S: Você pontua que compor dá trabalho e que “viver de sua arte é que são elas”. Você acha que os compositores não são reconhecidos e valorizados pelo seu importantíssimo papel na formação cultural do Brasil?
JM: Claro que não somos, né? Ainda mais no momento que estamos vivendo, com todos os desgovernos que estão sobre nós.

S: Você afirma que os artistas são “aqueles que velam pela alegria do mundo” e que ser artista no Brasil é uma profissão de alto risco. Você acha que essa situação pode mudar? Você vê perspectiva de um futuro melhor?
JM: Tudo passa, tudo passará, como dizia a canção. Espero ainda ver essas mudanças no meu tempo de vida.

S: Quanto à questão de dinheiro, você diz que não ficou milionária e cita um trecho de um samba mangueirense para dizer que está “fazendo força pra viver honestamente”. Conclui dizendo: “não fiz carreira. Faço música”. Essa foi uma opção, uma escolha? Chegou a algum momento a se arrepender de tal decisão?
JM: Só me arrependo um pouquinho quando chegam os boletos (rsrs), mas de um modo geral essas decisões, que tomei desde muito cedo na vida, sempre foram definitivas pra mim. Minha prioridade é a música, sempre foi, desde o início.

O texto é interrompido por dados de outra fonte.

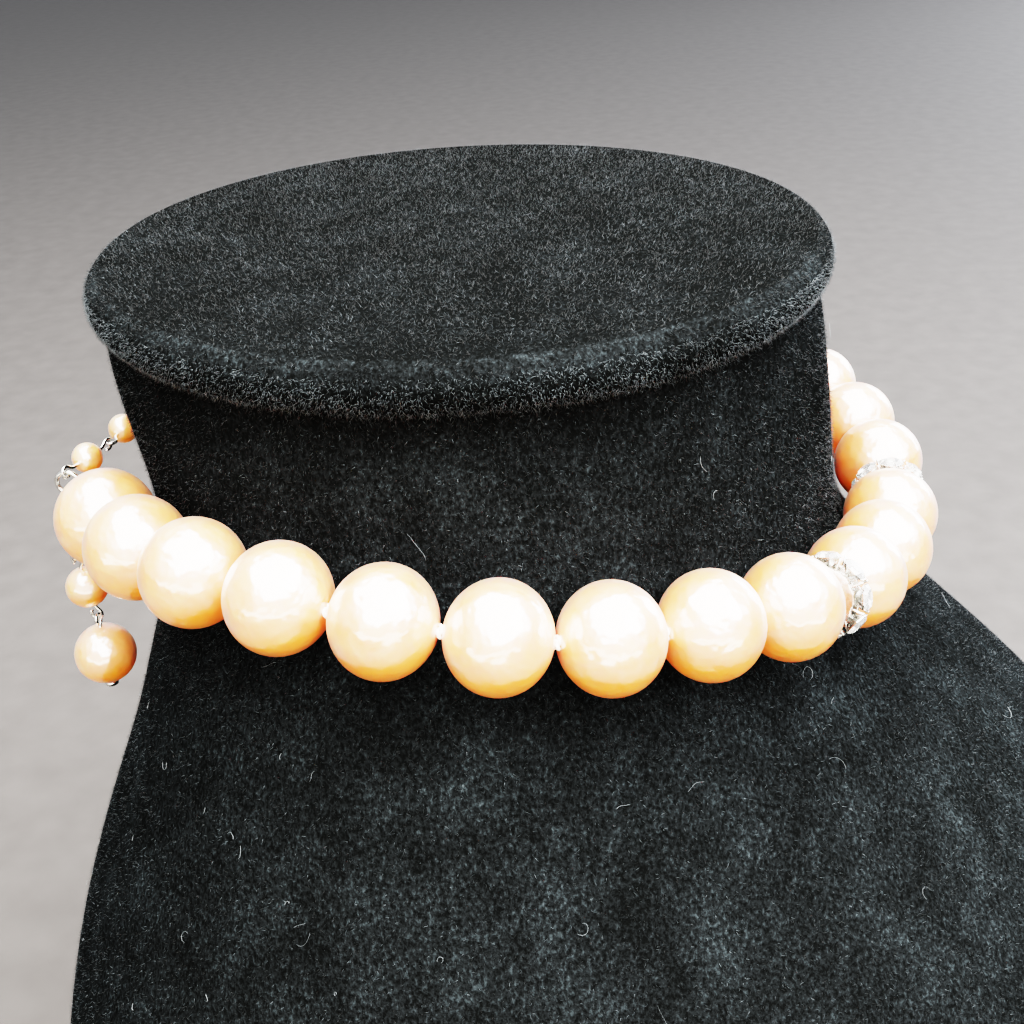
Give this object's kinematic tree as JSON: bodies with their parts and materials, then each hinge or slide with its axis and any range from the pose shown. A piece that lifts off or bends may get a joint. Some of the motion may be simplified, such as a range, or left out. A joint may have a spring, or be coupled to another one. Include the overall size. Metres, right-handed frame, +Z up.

S: Você reivindica os versos de Jobim de que “fundamental é mesmo o amor”, afirma que o amor romântico é um avanço que a civilização ocidental foi conquistando desde o final do século XIX e que o amor é grande alívio nesta vida. Por que tanta esperança no amor?
JM: Por que é o que temos. É o que pode mover a humanidade para dias melhores. E não falo só no amor romântico, não: qualquer maneira de amor vale a pena, como já sabemos. A MPB tem resposta pra tudo!

S: Você termina o livro falando do tempo. Cita Jane Fonda, que ao completar oitenta anos, andou escrevendo sobre a passagem do tempo e como administrá-la. O que mudou entre a Joyce que lançou Fotografei você na minha Rolleiflex lá em 1997 e a Joyce que lança hoje uma nova versão do livro, com uma segunda parte inédita? Quais suas perspectivas para o futuro?
JM: Tenho esperança de que meus netos verão algum dia aquele país que me prometeram. Enquanto isso, espero poder seguir com saúde, música e alegria, produzindo e inventando sempre.